Reforms Drove NHS Manager To Leap Off Motorway Bridge

A hospital department head who threw herself to her death from a 100ft motorway bridge was driven to suicide by NHS reforms, an inquest was told yesterday. Morag Wilson, 32, a manager at Wythenshawe hospital, stabbed herself with a kitchen knife before jumping from the M60 into the Manchester ship canal.

An inquest heard that Ms Wilson, head of dietetics at the hospital, had been facing huge pressure at work from government reforms under the Agenda for Change review. The south Manchester coroner, John Pollard, urged the NHS to consider the impact of reforms on staff as he recorded a verdict of suicide following her death in December last year.

“I find it extremely sad that a young woman with such a lot going for her, very dedicated to her work, has been reduced to despair by the pressure upon her at work,” he said. “When people introduce these rules and systems perhaps a bit more thought as to what effect they will have on people would be helpful.”

The inquest heard how Ms Wilson, who lived in Sale, had found her position at work increasingly difficult because of the review, which resulted in her job being reclassified two grades higher and dieticians at other hospitals in the region being promoted by one grade. But dieticians working for her did not receive a pay rise, which led to resentment.

She lobbied her bosses on their behalf but staff were told there was no extra money. The inquest also heard that she was upset by a failing student who had complained that she had allegedly suffered discrimination at the hospital.

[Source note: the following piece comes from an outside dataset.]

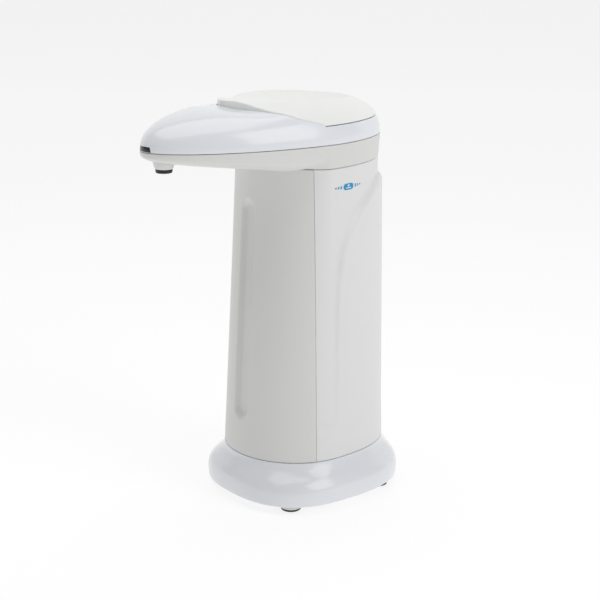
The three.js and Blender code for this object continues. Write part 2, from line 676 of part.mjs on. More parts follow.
// Heights up the flare, each with how far the outline has grown from the column's root to the rim.
const FLARE = [
  [BASE_BOTTOM, 0.975],
  [6, 0.995],
  [8, 1],
  [10.5, 0.985],
  [13, 0.9],
  [15.5, 0.7],
  [18, 0.43],
  [20.5, 0.2],
  [22.4, 0.07],
  [BASE_TOP, 0.03],
];

function makeBase() {
  const stationsOf = (inset, lift) => FLARE.map(([z, share]) => (
    { plan: blendPlans(ROOT_PLAN, RIM_PLAN, share), inset, height: z + lift }
  ));
  const flareInner = loft(stationsOf(WALL + 0.2, -WALL - 0.4));
  const posts = [];
  const pilots = [];
  const plateHoles = [];
  const corners = (frontY, backY) => [-1, 1].flatMap((side) => [
    [`front_${side < 0 ? "left" : "right"}`, side, frontY],
    [`back_${side < 0 ? "left" : "right"}`, side, backY],
  ]);
  for (const [corner, side, y] of corners(SCREWS.frontY, SCREWS.backY)) {
    const x = side * SCREWS.x;
    posts.push(upright(x, y, PLATE.z1 + GAP, SCREWS.postTop, SCREWS.postRadius, SCREWS.postRadius, 20));
    pilots.push(upright(x, y, 0, SCREWS.postTop - 2, SCREWS.pilot, SCREWS.pilot, 12));
    plateHoles.push(upright(x, y, 0, FAR, SCREWS.pilot + 0.1, SCREWS.pilot + 0.1, 12));
    plateHoles.push(upright(x, y, 0, PLATE.z0 + 1.2, SCREWS.headRadius + GAP, SCREWS.headRadius + GAP, 20));
    const headTop = PLATE.z0 + 0.9;
    const slotTop = PLATE.z0 + 0.2;
    const screw = upright(x, y, PLATE.z0 - 0.4, headTop, SCREWS.headRadius, SCREWS.headRadius, 16)
      .add(upright(x, y, headTop - 0.1, 15, SCREWS.shank, SCREWS.shank, 10))
      .subtract(box(x - 1.6, x + 1.6, y - 0.3, y + 0.3, 0, slotTop))
      .subtract(box(x - 0.3, x + 0.3, y - 1.6, y + 1.6, 0, slotTop));
    part(`base_screw_${corner}`, "steel", screw);
  }
  const base = loft(stationsOf(0, 0))
    .subtract(flareInner.intersect(slab(-FAR, BASE_TOP - 2)))
    .add(union(posts))
    .subtract(union(pilots));
  part("base_skirt", "shell", base);

  const plateStation = { plan: RIM_PLAN, inset: PLATE.inset };
  const bosses = [];
  const stems = [];
  for (const [corner, side, y] of corners(FEET.frontY, FEET.backY)) {
    const x = side * FEET.x;
    bosses.push(upright(x, y, FEET.bossBottom, PLATE.z1, FEET.radius, FEET.radius, 32));
    stems.push(upright(x, y, 0, FEET.stemTop + GAP, FEET.stem + GAP, FEET.stem + GAP));
    const pad = upright(x, y, 0, FEET.padTop, FEET.radius - 0.4, FEET.radius, 18)
      .add(upright(x, y, FEET.padTop - GAP, FEET.stemTop, FEET.stem, FEET.stem));
    part(`foot_${corner}`, "rubber", pad);
  }
  const bayReach = BAY.halfWidth + BAY.wall;
  const bayTop = BAY.roof + BAY.wall;
  const bayOuter = box(-bayReach, bayReach, BAY.y0 - BAY.wall, BAY.y1 + BAY.wall, PLATE.z0, bayTop);
  const bayInner = box(-BAY.halfWidth, BAY.halfWidth, BAY.y0, BAY.y1, 0, BAY.roof);
  const knobSlot = box(-5.5, 5.5, SWITCH.y - 1.8, SWITCH.y + 1.8, 0, FAR);
  const plate = loft([{ ...plateStation, height: PLATE.z0 }, { ...plateStation, height: PLATE.z1 }])
    .add(bayOuter)
    .add(union(bosses))
    .subtract(bayInner)
    .subtract(union(stems))
    .subtract(union(plateHoles))
    .subtract(knobSlot);
  part("base_plate", "column", plate);
  const grips = [0, 1, 2].map((i) => box(-6, 6, 2.4 * i - 7, 2.4 * i - 6, 0, DOOR.z0 + 0.5));
  const door = box(-DOOR.halfWidth, DOOR.halfWidth, DOOR.y0, DOOR.y1, DOOR.z0, DOOR.z1);
  part("battery_door", "inner", door.subtract(union(grips)));

  const knob = box(-4, SWITCH.travel - 4.4, SWITCH.y - 1.2, SWITCH.y + 1.2, 2.7, PLATE.z1 + 0.6)
    .add(box(-4.8, SWITCH.travel - 3.6, SWITCH.y - 2.6, SWITCH.y + 2.6, PLATE.z1 + 0.5, PLATE.z1 + 1.4));
  part("switch_slider", "black", knob);
  const switchBody = box(-8, 8, SWITCH.y - 4, SWITCH.y + 4, PLATE.z1 + GAP, PLATE.z1 + 6)
    .subtract(box(-5.6, 5.6, SWITCH.y - 3, SWITCH.y + 3, 0, PLATE.z1 + 1.9));
  part("switch_body", "black", switchBody);

  for (let cell = 0; cell < 4; cell++) {
    const x = (cell - 1.5) * BATTERY.pitch;
    const flip = cell % 2 === 0;
    const [poleStart, poleEnd] = flip ? [BATTERY.y0, BATTERY.y0 + 1] : [BATTERY.y1 - 1, BATTERY.y1];
    const canStart = BATTERY.y0 + (flip ? BATTERY.pole : 0);
    const canEnd = BATTERY.y1 - (flip ? 0 : BATTERY.pole);
    const can = lyingY(x, canStart, canEnd, BATTERY.z, BATTERY.radius, BATTERY.radius, 18);
    const pole = lyingY(x, poleStart, poleEnd, BATTERY.z, BATTERY.poleRadius);
    part(`battery_${cell + 1}`, "cell", can.add(pole));
  }
  makeContacts();
}

// Spring contacts: bent plates behind each end of the cells, with a cone where a cell's flat end sits.
function makeContacts() {
  const plateTop = BATTERY.z + 4.4;
  const plateBottom = BATTERY.z - 4.4;
  const frontPlate = [BAY.y0 + 0.3, BAY.y0 + 0.9];
  const backPlate = [BAY.y1 - 0.9, BAY.y1 - 0.3];
  const groups = [
    ["contact_front_left", frontPlate, [0, 1]],
    ["contact_front_right", frontPlate, [2, 3]],
    ["contact_back_middle", backPlate, [1, 2]],
    ["contact_back_left", backPlate, [0]],
    ["contact_back_right", backPlate, [3]],
  ];
  for (const [name, [y0, y1], cells] of groups) {
    const centres = cells.map((cell) => (cell - 1.5) * BATTERY.pitch);
    let contact = box(Math.min(...centres) - 4, Math.max(...centres) + 4, y0, y1, plateBottom, plateTop);
    cells.forEach((cell, i) => {
      const atFront = y0 < 0;
      const spring = (cell % 2 === 0) !== atFront;
      const reach = atFront ? BATTERY.y0 - GAP : BATTERY.y1 + GAP;
      const wide = spring ? 3.6 : 2.4;
      const narrow = spring ? 1.8 : 2;
      contact = contact.add(atFront
        ? lyingY(centres[i], y1 - 0.1, reach, BATTERY.z, wide, narrow, 16)
        : lyingY(centres[i], reach, y0 + 0.1, BATTERY.z, narrow, wide, 16));
    });
    part(name, "steel", contact);
  }
}

makeHead();
makeNozzle();
makeSensor();
makeColumn();
makeDrive();
makeBase();

export default model;
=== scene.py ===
import json
import math

import bmesh
import bpy
import numpy as np
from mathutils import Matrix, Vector


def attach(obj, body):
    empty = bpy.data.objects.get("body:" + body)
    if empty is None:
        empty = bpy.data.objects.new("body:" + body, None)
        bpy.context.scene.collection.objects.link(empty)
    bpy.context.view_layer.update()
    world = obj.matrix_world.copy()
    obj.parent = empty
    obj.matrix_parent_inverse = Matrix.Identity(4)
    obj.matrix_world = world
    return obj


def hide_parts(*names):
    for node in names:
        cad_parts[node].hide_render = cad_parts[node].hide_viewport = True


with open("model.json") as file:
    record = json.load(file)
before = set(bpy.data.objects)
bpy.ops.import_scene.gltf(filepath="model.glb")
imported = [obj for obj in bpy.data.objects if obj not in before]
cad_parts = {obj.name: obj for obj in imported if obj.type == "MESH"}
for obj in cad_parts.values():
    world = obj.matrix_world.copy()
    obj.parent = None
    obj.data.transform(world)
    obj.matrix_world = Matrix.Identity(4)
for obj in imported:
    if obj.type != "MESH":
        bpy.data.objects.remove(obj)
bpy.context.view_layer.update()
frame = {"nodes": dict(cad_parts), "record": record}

# All shapes are worked out in millimetres in the CAD frame, and written to the meshes in metres.
MM = 0.001
PI = math.pi

HEAD = dict(half_width=34.6, middle=10.75, front=78.25, back=51.4, front_power=1.85, back_power=1.86)
NECK = dict(half_width=34.5, middle=11.5, front=22.0, back=49.5, front_power=1.6, back_power=1.87)
ROOT = dict(half_width=34.7, middle=14.1, front=32.5, back=48.6, front_power=2.06, back_power=2.2)
RIM = dict(half_width=41.5, middle=14.3, front=38.3, back=53.2, front_power=2.55, back_power=2.55)

BASE_TOP = 23.4
COLUMN_TOP = 164.8
GAP = 0.3
WALL = 1.8
HEAD_BOTTOM = 165.1
HEAD_SEAM = 176.0
LID_SEAM = 184.7

DOME_CENTRE = -30.0
DOME_RISE = 21.7
DOME_SLOPE = 0.093
DOME_SLOPE_FROM = 10
DOME_FULLNESS = 2.645
DOME_ROUNDNESS = 2.416
HULL_CENTRE = -31.0
HULL_DEPTH = 11.8
HULL_NOSE_DEPTH = 4.8
HULL_TAPER = dict(start=-10, length=57.4, power=0.78)
HULL_FULLNESS = 6.2
HULL_ROUNDNESS = 3.75
DISH = dict(y=11.2, z=209.9, half_x=30.4, half_y=51.0, half_z=20.0, tilt=-0.04, floor=2.0)

HUB_Y = 11.5
TIP_Y = -26.5
HINGE_Y = 57.5
HINGE_Z = 183.9
HINGE_BORE = 0.9
HINGE_RADIUS = 1.45
HINGE_LID_HALF = 3.0
HINGE_OUTER = 5.0
HINGE_ROOM = 2.85
HINGE_SIDE_ROOM = 2.3
HINGE_RELIEF = 8.6
HINGE_AT = (0, HINGE_Y, HINGE_Z)
FILLER_Y = 27.0
NOZZLE_Y = -57.1
NOZZLE_HOLE = 5.5
NOZZLE_BORE = 1.9
SPLIT_Y = 4.2
LID_TOP = 196.0
SHARP_ANGLE = math.radians(42)
VIEW_TURN = math.radians(53.022)


# ---- Curves and fields ----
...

Ms Wilson’s father, Neil, from Aberdeenshire, told the inquest that he had seen the pressure she was under when he visited her in December to hear her sing in a hospital choir at the Bridgewater Hall. He said she had told him that as soon as she walked into the staff room, her colleagues would stop talking. “They made her feel as if possibly she was to blame for them not being upgraded. They made her feel so bad on tea breaks she took her tea into her office. Some staff members were saying: ‘We are not going to stay here. We are going to look for other jobs’.”

He said he found his daughter being physically sick because she was so worried about a meeting with a failing student on December 13. After the meeting, she said she was disappointed because the student had been hostile.

She had planned to drive her father back to Manchester airport the next morning, but when he heard her move around the house at 5am, he went back to sleep. He was woken half an hour later by a phone call, but no one spoke.

Minutes later, police found her Vauxhall Vectra abandoned on the hard shoulder at Barton Bridge, near the Trafford centre. Police found a kitchen knife in her handbag. When officers arrived at her home, her father was filing a missing persons report. Her body was found four hours later by frogmen. Naomi Carter, the pathologist who examined her body, found stab wounds which she said were self-inflicted and not life-threatening.

Ms Wilson’s family received more than 350 cards and letters after her death, many from her colleagues. They later attended a memorial service at the hospital. Mr Wilson said: “She had so many friends – she was very sociable. She had booked a holiday; she had plans for the house. It was totally unexpected.”

A spokesman for Wythenshawe hospital said: “Morag was a popular and highly respected friend and colleague. Her death was a profound shock.”

He said she had given no indication to her manager or the trust that she was suffering from work pressures and had shown no obvious signs of stress.